You can’t step in the same river twice.

The river has changed permanently because you’ve interacted with it. You have changed permanently because the river has interacted with you.

We worry too much about the past. Outside of discrete lessons, everything else is fungible.  Plainly speaking, most of our memories are wrong.  In most respects, our past self is gone, and it isn’t coming back. We change when things happen to us. We can’t go backwards.

In the same breath, we think of the future. Our anxiety gets the best of us and we catastrophize. But, luckily, we get that wrong too. We are horrible at predicting the future.

The way we think about ourselves in the future and the past come from how we feel, what we ate, and what happened to us recently. They are no more real than ghosts, and they generate based on the “bedtime story” we tell ourselves.

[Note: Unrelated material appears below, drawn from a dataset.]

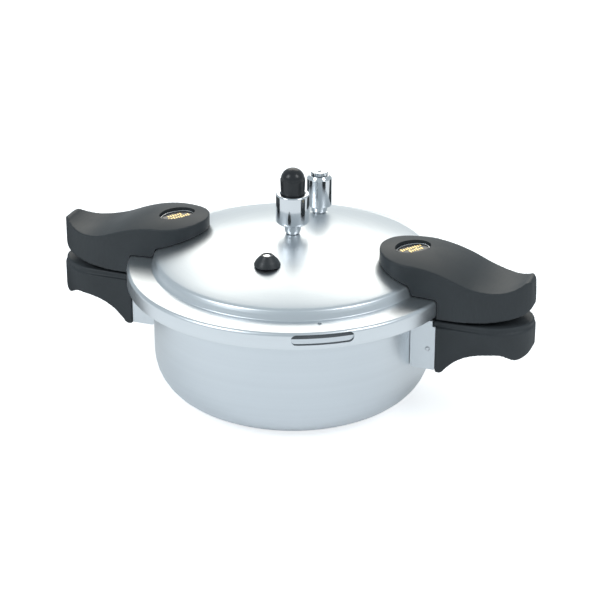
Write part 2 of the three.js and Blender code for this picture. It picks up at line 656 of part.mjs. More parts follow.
function upperHandleSide() {
  const side = new THREE.Shape();
  const tailX = UPPER_TAIL_X;
  const lowZ = UPPER_BOTTOM_Z;
  const topZ = lowZ + UPPER_GRIP_HEIGHT;
  side.moveTo(BADGE_X, lowZ);
  side.lineTo(SKIRT_OUTER_R + 20, lowZ);
  side.bezierCurveTo(tailX - 30, lowZ, tailX - 14, lowZ + 2, tailX - 6, lowZ + 5);
  side.quadraticCurveTo(tailX, lowZ + 8, tailX, lowZ + 16);
  side.lineTo(tailX - 1.5, topZ - 3);
  side.quadraticCurveTo(tailX - 2, topZ + 0.5, tailX - 6, topZ);
  side.bezierCurveTo(tailX - 18, topZ - 9.5, tailX - 34, topZ - 7, tailX - 52, topZ + 1.5);
  side.bezierCurveTo(tailX - 70, topZ + 10, BADGE_X + 16, UPPER_NOSE_Z - 0.2, BADGE_X + 1, UPPER_NOSE_Z);
  side.quadraticCurveTo(BADGE_X - 12, UPPER_NOSE_Z, UPPER_NOSE_X + 4, UPPER_NOSE_Z - 1.6);
  side.quadraticCurveTo(UPPER_NOSE_X + 2.5, UPPER_NOSE_Z - 2, UPPER_NOSE_X + 2, UPPER_NOSE_Z - 3.6);
  side.lineTo(UPPER_NOSE_X, domeZ(UPPER_NOSE_X) - 1);
  side.lineTo(BADGE_X - 6, domeZ(BADGE_X) - 1);
  return side;
}

// Lowers the top towards both sides: fully from the nose to the badge, and less and less to the tail.
function crowned(geometry) {
  const place = geometry.attributes.position;
  for (let i = 0; i < place.count; i++) {
    const share = THREE.MathUtils.clamp((UPPER_TAIL_X - place.getX(i)) / (UPPER_TAIL_X - BADGE_X), 0, 1);
    const side = place.getY(i) / HANDLE_HALF_WIDTH;
    if (place.getZ(i) > UPPER_BOTTOM_Z + UPPER_GRIP_HEIGHT / 2) {
      place.setZ(i, place.getZ(i) - UPPER_CROWN * share * side * side);
    }
  }
  return geometry;
}

function upperHandlePlan() {
  const noseBackX = UPPER_NOSE_X + HANDLE_HALF_WIDTH;
  const nose = ellipse(noseBackX, noseBackX - UPPER_NOSE_X, HANDLE_HALF_WIDTH);
  const grip = gripPlan(noseBackX, UPPER_TAIL_X, UPPER_TAIL_X - UPPER_TAPER, 0.42);
  return join(raised(nose, 0, KNOB_TOP_Z, 8), [raised(grip, 0, KNOB_TOP_Z)]);
}

function upperHandle() {
  const seatZ = STUD_TOP_Z + REST_GAP + SCREW_SEAT_THICK;
  const holes = [
    lidRoom(),
    rod(STUD_R + REST_GAP, 0, STUD_TOP_Z + REST_GAP).translate(BADGE_X, 0, 0),
    rod(SCREW_R + REST_GAP, 0, KNOB_TOP_Z).translate(BADGE_X, 0, 0),
    rod(SCREW_HEAD_R + REST_GAP, seatZ, KNOB_TOP_Z).translate(BADGE_X, 0, 0),
    raised(badgeOutline(REST_GAP), BADGE_FLOOR_Z, KNOB_TOP_Z),
  ];
  const slab = crowned(sideways(upperHandleSide(), HANDLE_HALF_WIDTH, CROWN_STEPS));
  return cut(overlapOf(slab, upperHandlePlan()), holes);
}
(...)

All we have is the present. That is the gift. The river is the lesson, each time something happens to you, you change. Most things we brush off, but each instance comes with a teachable moment. Pay attention to it, and you just might find something interesting.

The past is the past and the future is the future. It already came and went. Your time is better served paying attention to the present, and listening to now. Take the lesson(the river) and recognize that you(the person) changed. That other person is dead.  Embrace it. If you don’t like it, another lesson is coming shortly.